The episodic style, back and forth, reflects the months and years of hopes raised and dashed, interspersed with joys from other aspects of their lives. In 2011, fifteen years married, they pack up their Sydney home.

Voysey finds ironic humour in that painful process, and writes with verve and freshness of their delight as, like a honeymoon couple, they taste places like Rome and Paris and spend time at L’Abri, Switzerland, a centre for exploring life and faith founded by Francis and Edith Schaeffer in the fifties.

There they resolve some issues as they wrestle theologically with the problem of pain – whether “God is a meanie”, mocking their prayers and longings. He is there and He is love. They note the paradox that at times the most readable books are the least biblical in their arguments and while those with more promise are often densely written and impossible to understand. This book is both readable and honest, with depth.

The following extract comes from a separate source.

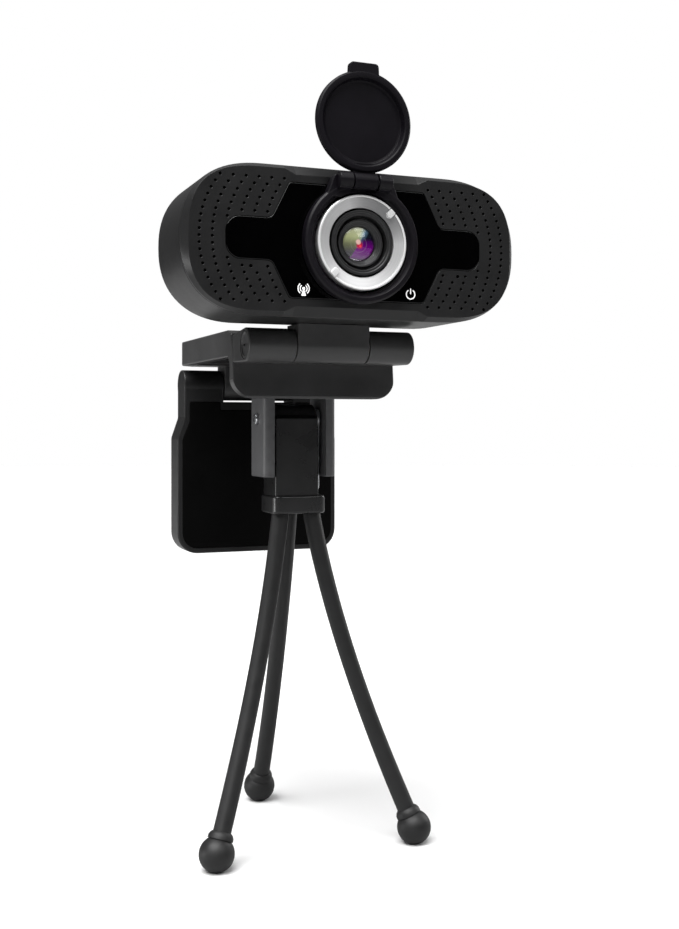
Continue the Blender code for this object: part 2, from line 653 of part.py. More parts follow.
cut(
    pocket,
    rod("keep_boss", 9.2, "Z", PLATE_UNDER - 2, 3.0, None, (0, AXIS[1] + PAN_V, AXIS[2]), 24),
    box("keep_rib_across", (-21.0, 21.0), (PAN_V - 0.8, PAN_V + 0.8), (-4.0, 3.0), None, AXIS),
    box("keep_rib_along", (-0.8, 0.8), (14.0, 58.0), (-4.0, 3.0), None, AXIS),
    box("keep_rib_back", (-21.0, 21.0), (44.2, 45.8), (-4.0, 3.0), None, AXIS),
)
cut(
    clip,
    pocket,
    rod("cut_nut_seat", 5.1, "Z", PLATE_UNDER - 1, 3.1, None, (0, AXIS[1] + PAN_V, AXIS[2]), 24),
)

NUT_Z = AXIS[2] + PLATE_UNDER
nut = lathe(
    "tripod_nut",
    [(3.26, 0.15), (5.0, 0.15), (5.0, 5.2), (3.26, 5.2)],
    "Z", BRASS, (0, PAN[1], NUT_Z), 24,
)
front_pin = rod("front_hinge_pin", 1.45, "X", -20.6, 20.6, STEEL, AXIS, 20, 0.2)
caps = []
washers = []
for side, word in SIDES:
    low, high = sorted((side * 20.9, side * 21.95))
    caps.append(rod(f"hinge_cap_{word}", 3.45, "X", low, high, BODY, AXIS, 20, 0.15))
    low, high = sorted((side * 9.6, side * 10.4))
    ringed = [(1.6, low), (3.4, low), (3.4, high), (1.6, high)]
    washers.append(lathe(f"friction_washer_{word}", ringed, "X", WASHER, AXIS, 20))
lip_pad = box("lip_pad", (-17.0, 17.0), (12.66, 13.5), (-11.4, -5.4), RUBBER, AXIS, 1.5, 0.15, "Y")
rear_pin = rod("rear_hinge_pin", 1.5, "X", -19.0, 19.0, STEEL, REAR, 20, 0.2)

leg_outline = []
for x, z in (
    (10.6, -4.9), (10.7, 0.0), (22.4, 0.0), (22.4, -9.0), (22.6, -10.2), (23.2, -11.4),
    (23.9, -12.7), (24.3, -14.0), (LEG_HW, -15.4), (LEG_HW, 6.0 - LEG_DROP),
):
    leg_outline.append((x, z))
leg_outline += arc(LEG_HW - 6.0, 6.0 - LEG_DROP, 6.0, 0, -90, 5)[1:]
leg_outline = leg_outline + [(-x, z) for x, z in leg_outline[::-1]]
leg = prism("clip_leg", leg_outline, "Y", -LEG_T, LEG_T, BODY, REAR, 0.5)
for side, word in SIDES:
    low, high = sorted((side * 10.6, side * 22.4))
    join(leg, rod(f"add_leg_knuckle_{word}", REAR_R, "X", low, high, None, REAR, 24, 0.3))
pad_outline = [
    (11.6, -4.9), (20.8, -4.9), (20.8, -9.6), (21.1, -10.8), (21.8, -12.2), (22.5, -13.4),
    (22.8, -14.6), (22.9, -15.8), (22.9, 6.0 - LEG_DROP),
]
pad_outline += arc(LEG_HW - 6.0, 6.0 - LEG_DROP, 4.5, 0, -90, 5)[1:]
pad_outline = [(11.6, -7.3)] + pad_outline
pad_outline = pad_outline + [(-x, z) for x, z in pad_outline[::-1]]
cut(
    leg,
    prism("cut_pad_recess", inset(pad_outline, -0.08), "Y", -LEG_T - 1, -LEG_T + 0.9, None, REAR),
    rod("cut_leg_bore", 1.6, "X", -19.3, 19.3, None, REAR, 20),
)
for row, (z0, z1) in enumerate(((-25.4, -10.0), (-45.0, -26.8))):
    for col, (x0, x1) in enumerate(((-21.6, -8.2), (-6.8, 6.8), (8.2, 21.6))):
        name = f"cut_leg_pocket_{row}{col}"
        cut(leg, box(name, (x0, x1), (-1.2, LEG_T + 1), (z0, z1), None, REAR, 1.2, 0.0, "Y"))
leg_pad = prism("leg_pad", pad_outline, "Y", -LEG_T - 0.05, -LEG_T + 0.82, RUBBER, REAR, 0.15)

# ---------------------------------------------------------------- tripod head
yoke = box("tripod_yoke", (-10.2, 10.2), (-6.4, 6.4), (96.8, 126.2), YOKE, PAN, 1.6, 0.4)
cut(
    yoke,
    box("cut_yoke_slot", (-7.2, 7.2), (-9.0, 9.0), (90.0, 122.5), None, PAN),
    rod("cut_yoke_screw", 3.28, "Z", 120.0, 128.0, None, PAN, 24),
    rod("cut_yoke_pin", 1.53, "X", -12.0, 12.0, None, TILT, 18),
)
mount_pad = lathe(
    "mount_pad", [(3.7, 126.3), (8.4, 126.3), (8.6, 126.5), (8.6, 127.9), (3.7, 127.9)],
    "Z", RUBBER, PAN, 24,
)
tilt_pin = rod("tilt_pin", 1.48, "X", -10.9, 10.9, STEEL, TILT, 18, 0.2)
screw = lathe(
    "mount_screw",
    [(0.0, 119.2), (3.17, 119.2), (3.17, 132.2), (2.7, 132.9), (0.0, 132.9)],
    "Z", STEEL, PAN, 24,
)
wheel_shape = []
for k in range(36):
    r = 6.9 if k % 2 == 0 else 6.5
    angle = 2.0 * math.pi * k / 36
    wheel_shape.append((r * math.cos(angle), r * math.sin(angle)))
wheel = prism("thumb_wheel", wheel_shape, "Z", 118.4, 122.2, BODY, PAN, 0.35)
cut(wheel, rod("cut_wheel_bore", 3.22, "Z", 119.1, 124.0, None, PAN, 24))

block_shape = [(-5.2, 0.0)] + arc(0.0, 0.0, 4.0, 165, 15, 10) + [(5.2, 0.0), (5.4, -20.9), (-5.4, -20.9)]
block = prism("tripod_block", block_shape, "X", -6.7, 5.5, BLOCK, TILT, 0.4)
join(block, box("add_block_foot", (-7.4, 7.4), (-6.6, 6.6), (BLOCK_LOW, 91.8), None, PAN, 2.2, 0.5))
cut(block, rod("cut_block_pin", 1.57, "X", -8.0, 8.0, None, TILT, 18))

lever_shape = arc(0.0, 0.0, 3.1, -38, 218, 12) + [(-2.0, -15.0)] + arc(0.0, -17.4, 2.3, 200, 340, 6) + [(2.0, -15.0)]
lever = prism("lock_lever", lever_shape, "X", 5.85, 6.95, STEEL, TILT, 0.2)
cut(lever, rod("cut_lever_pin", 1.57, "X", 4.0, 9.0, None, TILT, 18))

# ---------------------------------------------------------------- tripod legs
leg_groups = {}
for word, (top, foot) in LEGS.items():
    start = Vector((*top, BLOCK_LOW - SOCKET_DROP))
    end = Vector((*foot, FOOT_Z))
    out = Vector((end.x - start.x, end.y - start.y, 0.0)).normalized()
    reach = (end - start).length / 3.0
    first = start + (out * math.sin(math.radians(11)) - Vector((0, 0, math.cos(math.radians(11))))) * reach
    slope = math.radians(25)
    last = end - (out * math.sin(slope) - Vector((0, 0, math.cos(slope)))) * reach
    path = bezier(start, first, last, end, 8)
    direction = (path[-1] - path[-2]).normalized()
    path[-1] = end - direction * 2.2
    tube = hollow_tube(f"leg_sleeve_{word}", path, SLEEVE_R, CORE_R + 0.12, RUBBER)
    core_path = path[:-1] + [end - direction * 2.25]
    core = cable(f"leg_core_{word}", core_path, CORE_R, STEEL, 10)
    ball = [(0.0, -FOOT_Z)]
    for k in range(8):
        angle = math.radians(-69 + (90 + 69) * k / 7)
        ball.append((FOOT_R * math.cos(angle), FOOT_R * math.sin(angle)))
    ball[1] = (1.62, -FOOT_Z)
    ball[-1] = (0.0, FOOT_R)
    foot_obj = lathe(f"ball_foot_{word}", ball, "Z", RUBBER, tuple(end), 18)
    bore_low = end - direction * 2.1
    bore = cable(f"cut_foot_bore_{word}", [bore_low, end - direction * 9.0], SLEEVE_R + 0.1, None, 10)
    cut(foot_obj, bore)
    socket = lathe(
        f"cut_socket_{word}",
        [(0.0, 2.5), (0.9, 2.33), (1.7, 1.83), (2.26, 1.07), (2.5, 0.0), (2.7, -1.6), (0.0, -1.6)],
        "Z", None, tuple(start), 16,
    )
    cut(block, socket)
    leg_groups[word] = (start, [tube, core, foot_obj])

# ---------------------------------------------------------------- joint pivots
pivot("axis_head_tilt", AXIS, [
    front, rear, panel, adhesive, base, cover_pin, *guides, *mics, board, sensor, filter_glass,
    holder, port, port_board, *screws, neck_piece,
])
pivot("axis_cover_flip", flip_at, [flap])
pivot("axis_focus", HEAD, [ring, barrel, front_glass, rear_glass])
pivot("axis_pan", (0.0, PAN[1], NUT_Z), [clip, nut, front_pin, *caps, *washers, lip_pad, rear_pin])
pivot("axis_clip_leg", REAR, [leg, leg_pad])
pivot("axis_tripod_tilt", TILT, [yoke, mount_pad, tilt_pin])
pivot("axis_mount_screw", (0.0, PAN[1], 120.0), [screw, wheel])
pivot("axis_lock_lever", TILT, [lever])
for word, (start, pieces) in leg_groups.items():
    pivot(f"axis_leg_{word}", tuple(start), pieces)
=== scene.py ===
"""A webcam on its monitor clip and mini tripod: the looks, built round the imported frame.

Shapes are written in millimetres and scaled to metres as each mesh is made. X is the
mirror direction, the camera head faces -Y and the feet stand on z = 0.
"""

import math

import bmesh
import bpy
import numpy as np
from mathutils import Matrix, Vector
from mathutils.geometry import delaunay_2d_cdt


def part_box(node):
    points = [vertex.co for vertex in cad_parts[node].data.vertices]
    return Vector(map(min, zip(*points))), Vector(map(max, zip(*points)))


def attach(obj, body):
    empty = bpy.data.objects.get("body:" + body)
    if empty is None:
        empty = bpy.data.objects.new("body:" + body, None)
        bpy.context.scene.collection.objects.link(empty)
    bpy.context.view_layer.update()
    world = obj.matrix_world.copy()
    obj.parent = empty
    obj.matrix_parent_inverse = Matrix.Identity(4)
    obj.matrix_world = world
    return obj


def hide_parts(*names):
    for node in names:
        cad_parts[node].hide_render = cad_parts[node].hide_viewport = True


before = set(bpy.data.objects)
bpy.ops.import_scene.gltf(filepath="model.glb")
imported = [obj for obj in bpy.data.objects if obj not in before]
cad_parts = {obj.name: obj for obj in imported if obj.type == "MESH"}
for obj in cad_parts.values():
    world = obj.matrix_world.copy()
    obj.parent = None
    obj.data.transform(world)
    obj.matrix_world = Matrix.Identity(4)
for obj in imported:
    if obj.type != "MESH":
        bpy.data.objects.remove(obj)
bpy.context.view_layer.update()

MM = 0.001
SIDES = ((-1, "left"), (1, "right"))


def middle(node):
    """The centre of a CAD node's box, in millimetres."""
    low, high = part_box(node)
    return tuple((low[i] + high[i]) / 2 / MM for i in range(3))


def low_mm(node):
    return [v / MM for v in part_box(node)[0]]


def high_mm(node):
    return [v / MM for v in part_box(node)[1]]


# ---------------------------------------------------------------- places from the frame
HALF_W = high_mm("front_housing")[0]
HALF_H = (high_mm("front_housing")[2] - low_mm("front_housing")[2]) / 2
HEAD = (0.0, low_mm("front_housing")[1], middle("front_housing")[2])
HEAD_D = high_mm("rear_housing")[1] - HEAD[1]
END_A = 19.5
END_POWER = 2.35
FACE_POWER = 2.8
STEP_IN, STEP_OUT, STEP_H = 15.6, 18.2, 1.25
AXIS = middle("front_hinge_pin")
REAR = middle("rear_hinge_pin")
TILT = middle("tilt_pin")
PAN = (0.0, middle("mount_screw")[1], 0.0)
FLIP = middle("cover_hinge_pin")
FLAP = (0.0, FLIP[1], 2 * FLIP[2] - HEAD[2])
CLIP_HW = high_mm("clip_base")[0]
LEG_HW = high_mm("clip_leg")[0]
LEG_LOW = low_mm("clip_leg")[2] - REAR[2]


SCREWS = [(sx * 31.0, sz * 8.0) for sx in (-1, 1) for sz in (-1, 1)]
PORT_Z = -7.0


# ---------------------------------------------------------------- 2D helpers
def fillet(points, radius, seg=5, closed=True):
    """Rounds the corners of a polyline with one radius, or one for each corner."""
    count, out = len(points), []
    for i, point in enumerate(points):
        r = radius[i] if isinstance(radius, (list, tuple)) else radius
        if r <= 0 or (not closed and i in (0, count - 1)):
            out.append(tuple(point))
            continue
        here = Vector(point)
        a = Vector(points[i - 1]) - here
        b = Vector(points[(i + 1) % count]) - here
        la, lb = a.length, b.length
        a.normalize()
        b.normalize()
        angle = math.acos(max(-1.0, min(1.0, a.dot(b))))
        if angle > math.pi - 0.02:
            out.append(tuple(point))
            continue
        cut = min(r / math.tan(angle / 2), 0.49 * la, 0.49 * lb)
        r = cut * math.tan(angle / 2)
        centre = here + (a + b).normalized() * (r / math.sin(angle / 2))
        v0, v1 = here + a * cut - centre, here + b * cut - centre
        swing = math.atan2(v0.x * v1.y - v0.y * v1.x, v0.dot(v1))
        for k in range(seg + 1):
            t = swing * k / seg
            c, s = math.cos(t), math.sin(t)
            out.append((centre.x + v0.x * c - v0.y * s, centre.y + v0.x * s + v0.y * c))
    return out


def inset(points, distance):
    """A closed outline moved inwards by a distance, with mitred corners."""
    area = sum(a[0] * b[1] - b[0] * a[1] for a, b in zip(points, points[1:] + points[:1]))
    turn = 1.0 if area > 0 else -1.0
    moved = []
    for i, here in enumerate(points):
        before, after = Vector(points[i - 1]), Vector(points[(i + 1) % len(points)])
        first = (Vector(here) - before).normalized()
        second = (after - Vector(here)).normalized()
        n1 = Vector((-first.y, first.x)) * turn
        n2 = Vector((-second.y, second.x)) * turn
        mitre = (n1 + n2) / max(0.4, 1.0 + n1.dot(n2))
        moved.append(tuple(Vector(here) + mitre * distance))
    return moved


def arc(cu, cv, radius, start, end, seg):
    """Points on an arc, degrees counted from +u towards +v."""
    angles = [math.radians(start + (end - start) * i / seg) for i in range(seg + 1)]
    return [(cu + radius * math.cos(a), cv + radius * math.sin(a)) for a in angles]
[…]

Merryn has a great job. Oxford is now home. In Australia, Sheridan Voysey had a both a job and profile. Radio producers and publishers make it clear that abroad, he lacks that essential profile. So he is jobless, a hard thing for a childless husband.

When a major U.S. publisher accepts his book proposal, writing this and other books becomes his job.

Merryn and Sheridan Voysey ask the One who fills the universe to fill their new home in Oxford with friends, shared stories and healing.

Lesley Hicks is a freelance writer.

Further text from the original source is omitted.